Stellungnahme zum Antrag im Landtag zur Änderung des E-Government-Gesetzes gemäß dem Entwurf der Landesregierung Drucksache 20/369
Der Entwurf ist die schlechstmöglichste Reaktion auf die umsatzsteuerliche Gleichbehandlung der öffentlichen Hand und der privaten Wirtschaft.
Wir danken für die Möglichkeit einer Stellungnahme!
Nach der Auffassung des Wirtschaftsrates der CDU e. V., Landesverband Schleswig-Holstein, bietet der vorliegende Entwurf die schlechtmöglichste Reaktion auf die im Jahr 2015 bundesgesetzlich entschiedene umsatzsteuerliche Gleichbehandlung unternehmerischer Tätigkeit der öffentlichen Hand mit der privaten Wirtschaft. Der vorliegende Entwurf entpuppt sich leider als reines Schutzgesetz, das dem Land mit einem Federstrich die neue Umsatzsteuerpflicht ersparen soll und dazu als Kollateralschaden den gesamten Markt für behördliche IT-Bedarfe, soweit dies überhaupt möglich ist, schließt. Das erscheint sowohl fatal mit Blick auf die zukünftige Wettbewerbsfähigkeit der geschützten Anstalt öffentlichen Rechts als auch mit Blick auf die Marktleistungen, die zukünftig nicht mehr im Wettbewerb erbracht werden und daher die Digitalisierung der Kommunen verschlechtern, verlangsamen und verteuern werden.
Ein Markt bringt nicht nur eine faire Preisbildung zwischen Angebot und Nachfrage, sondern er bringt vor allem Innovationen hervor. Eine Marktschließung in diesem hochinnovativen Entwicklungsfeld, das für die Bürger, das Land und seine Verwaltungen von essentieller Bedeutung ist, erscheint nicht nur ordnungspolitisch falsch, sondern auch mit großen Risiken für das Land verbunden, weil es die Entwicklung von elektronischen Verwaltungsleistungen sklerotisieren würde. Eine Unterstützung des Vorhabens durch den Landtag Schleswig-Holstein kann deshalb nicht empfohlen werden, sondern vielmehr das Gegenteil. Nachfolgend werden die für das Gesetz vorgetragenen Argumente diskutiert.

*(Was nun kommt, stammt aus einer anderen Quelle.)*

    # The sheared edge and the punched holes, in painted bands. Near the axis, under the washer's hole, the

Problembeschreibung kryptisch
Die in der Drucksache angeführte Problembeschreibung führt zwei Punkte auf, nämlich zum ersten ein angebliches Versagen des Marktes, der „Risiken“ berge, die durch „bestimmte Vertragskonstellationen“ „teilweise zu Abhängigkeiten und anderen Konsequenzen“ geführt hätten. Sollte man in Einzelfällen ungünstige Verträge mit Lieferanten geschlossen haben, kann man daraus lernen und zukünftig entsprechend verbesserte abschließen. Insofern wäre hier nicht von einem Markt-, sondern allenfalls von einem Staatsversagen auszugehen.
Der zweite Punkt erscheint als der einzig wahre Grund für den Gesetzentwurf, nämlich das Auslaufen der Übergangsfrist und die ab dem 1.1.2023 eintretende Umsatzsteuerpflicht für solche Umsätze von Dataport, die als unternehmerische Tätigkeit einzustufen sind. Laut der Drucksache möchte das Land SH damit eine zukünftige Steuerbelastung von 20 Mio. Euro vermeiden.

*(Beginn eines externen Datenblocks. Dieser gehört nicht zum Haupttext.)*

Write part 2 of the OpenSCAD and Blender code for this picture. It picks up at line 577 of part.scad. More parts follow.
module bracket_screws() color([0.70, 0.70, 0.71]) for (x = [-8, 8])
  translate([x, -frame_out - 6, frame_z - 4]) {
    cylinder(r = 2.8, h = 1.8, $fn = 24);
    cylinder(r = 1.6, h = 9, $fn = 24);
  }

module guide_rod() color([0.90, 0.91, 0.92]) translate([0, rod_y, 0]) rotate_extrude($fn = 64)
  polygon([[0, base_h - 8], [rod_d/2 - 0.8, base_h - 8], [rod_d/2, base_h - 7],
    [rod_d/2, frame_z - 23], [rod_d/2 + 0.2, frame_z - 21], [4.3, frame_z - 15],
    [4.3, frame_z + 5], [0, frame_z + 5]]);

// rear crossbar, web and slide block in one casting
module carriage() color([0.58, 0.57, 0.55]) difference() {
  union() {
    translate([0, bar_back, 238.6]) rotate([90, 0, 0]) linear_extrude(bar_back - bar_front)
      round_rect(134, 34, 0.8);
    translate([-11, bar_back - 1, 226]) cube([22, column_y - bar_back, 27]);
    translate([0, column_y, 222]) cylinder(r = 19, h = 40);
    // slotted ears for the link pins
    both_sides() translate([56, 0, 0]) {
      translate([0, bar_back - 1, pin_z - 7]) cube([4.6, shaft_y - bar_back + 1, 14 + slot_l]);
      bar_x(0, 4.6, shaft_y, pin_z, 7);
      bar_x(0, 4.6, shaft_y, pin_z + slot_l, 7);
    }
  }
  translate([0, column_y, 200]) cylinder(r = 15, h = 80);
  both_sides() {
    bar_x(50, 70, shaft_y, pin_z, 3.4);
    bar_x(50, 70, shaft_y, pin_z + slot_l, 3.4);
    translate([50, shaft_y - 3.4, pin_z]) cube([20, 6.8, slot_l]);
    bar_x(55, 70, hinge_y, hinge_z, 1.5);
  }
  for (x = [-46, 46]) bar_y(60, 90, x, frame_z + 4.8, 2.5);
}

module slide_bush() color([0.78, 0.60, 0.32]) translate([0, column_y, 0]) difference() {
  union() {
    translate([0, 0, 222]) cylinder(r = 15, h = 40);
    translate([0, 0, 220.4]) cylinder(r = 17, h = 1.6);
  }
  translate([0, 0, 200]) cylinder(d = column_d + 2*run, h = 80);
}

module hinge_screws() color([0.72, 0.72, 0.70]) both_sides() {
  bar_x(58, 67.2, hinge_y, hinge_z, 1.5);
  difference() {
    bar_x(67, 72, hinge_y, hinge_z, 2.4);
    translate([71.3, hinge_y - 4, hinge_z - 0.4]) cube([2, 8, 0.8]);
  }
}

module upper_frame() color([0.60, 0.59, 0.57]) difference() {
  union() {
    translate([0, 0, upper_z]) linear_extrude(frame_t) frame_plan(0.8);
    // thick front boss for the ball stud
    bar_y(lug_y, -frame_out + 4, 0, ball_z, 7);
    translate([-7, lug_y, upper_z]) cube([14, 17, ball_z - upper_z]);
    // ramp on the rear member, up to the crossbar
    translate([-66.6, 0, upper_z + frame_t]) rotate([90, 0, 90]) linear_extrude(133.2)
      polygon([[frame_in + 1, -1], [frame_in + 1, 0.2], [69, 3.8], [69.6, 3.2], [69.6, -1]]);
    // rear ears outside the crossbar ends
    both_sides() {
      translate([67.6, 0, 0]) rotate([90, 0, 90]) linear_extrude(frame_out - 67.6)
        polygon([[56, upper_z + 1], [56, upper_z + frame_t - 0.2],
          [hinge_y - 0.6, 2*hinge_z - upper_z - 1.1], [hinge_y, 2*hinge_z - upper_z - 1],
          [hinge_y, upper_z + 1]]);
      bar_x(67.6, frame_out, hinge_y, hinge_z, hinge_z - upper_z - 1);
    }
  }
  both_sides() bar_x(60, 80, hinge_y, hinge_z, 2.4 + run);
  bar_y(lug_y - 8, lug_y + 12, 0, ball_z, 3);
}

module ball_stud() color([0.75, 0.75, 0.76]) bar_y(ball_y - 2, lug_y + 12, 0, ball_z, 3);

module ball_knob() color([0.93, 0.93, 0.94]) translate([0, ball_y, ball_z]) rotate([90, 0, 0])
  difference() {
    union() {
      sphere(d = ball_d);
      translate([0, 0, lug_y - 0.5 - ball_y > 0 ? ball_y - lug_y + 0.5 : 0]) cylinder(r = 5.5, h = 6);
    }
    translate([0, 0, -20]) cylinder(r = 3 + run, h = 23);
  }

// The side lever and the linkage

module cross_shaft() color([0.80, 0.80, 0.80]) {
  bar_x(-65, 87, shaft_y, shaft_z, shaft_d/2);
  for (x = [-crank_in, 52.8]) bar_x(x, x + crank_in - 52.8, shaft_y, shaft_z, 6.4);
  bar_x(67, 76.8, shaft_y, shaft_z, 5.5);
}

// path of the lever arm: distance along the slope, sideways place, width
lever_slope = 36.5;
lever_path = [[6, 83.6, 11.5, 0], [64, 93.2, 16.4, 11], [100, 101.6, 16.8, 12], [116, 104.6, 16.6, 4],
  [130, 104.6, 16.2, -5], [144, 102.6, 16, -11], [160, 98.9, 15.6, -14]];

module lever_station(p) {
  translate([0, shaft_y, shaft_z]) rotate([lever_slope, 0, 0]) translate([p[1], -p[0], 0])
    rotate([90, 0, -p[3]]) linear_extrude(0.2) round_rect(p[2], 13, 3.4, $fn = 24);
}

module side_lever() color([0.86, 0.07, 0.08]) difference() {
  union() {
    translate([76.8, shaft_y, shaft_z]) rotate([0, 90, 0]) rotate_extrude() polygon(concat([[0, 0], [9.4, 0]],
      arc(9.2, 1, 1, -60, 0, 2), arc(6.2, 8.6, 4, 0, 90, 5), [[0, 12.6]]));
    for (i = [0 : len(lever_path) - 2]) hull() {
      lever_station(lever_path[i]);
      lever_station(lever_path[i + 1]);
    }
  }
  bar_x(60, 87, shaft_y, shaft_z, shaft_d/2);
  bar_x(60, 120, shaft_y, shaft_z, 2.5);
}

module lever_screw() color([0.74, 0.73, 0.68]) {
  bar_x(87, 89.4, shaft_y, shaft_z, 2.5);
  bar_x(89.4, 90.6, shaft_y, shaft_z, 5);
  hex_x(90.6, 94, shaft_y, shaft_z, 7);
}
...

Lösungsvorschlag abenteuerlich protektionistisch
Anstatt die „bestimmten“ risikobehafteten Vertragskonstellationen durch verbesserte zu ersetzen, wird im Gesetzentwurf vorgesehen, zukünftig kurzerhand alle Vertragsbeziehungen der Landesbehörden mit Unternehmen gesetzlich zu untersagen, die nicht in öffentliche Aufsichts- und Kontrollstrukturen eingebunden sind. Einmal abgesehen davon, dass das vorgeschlagene nicht das mildeste,sondern eher als das denkbar härteste Mittel erscheint, entspricht die Behauptung, dass öffentlich-rechtliche Aufsichts- und Kontrollstrukturen in der Regel besser funktionieren als privatrechtliche von Kapitalgesellschaften, nicht der Empirie.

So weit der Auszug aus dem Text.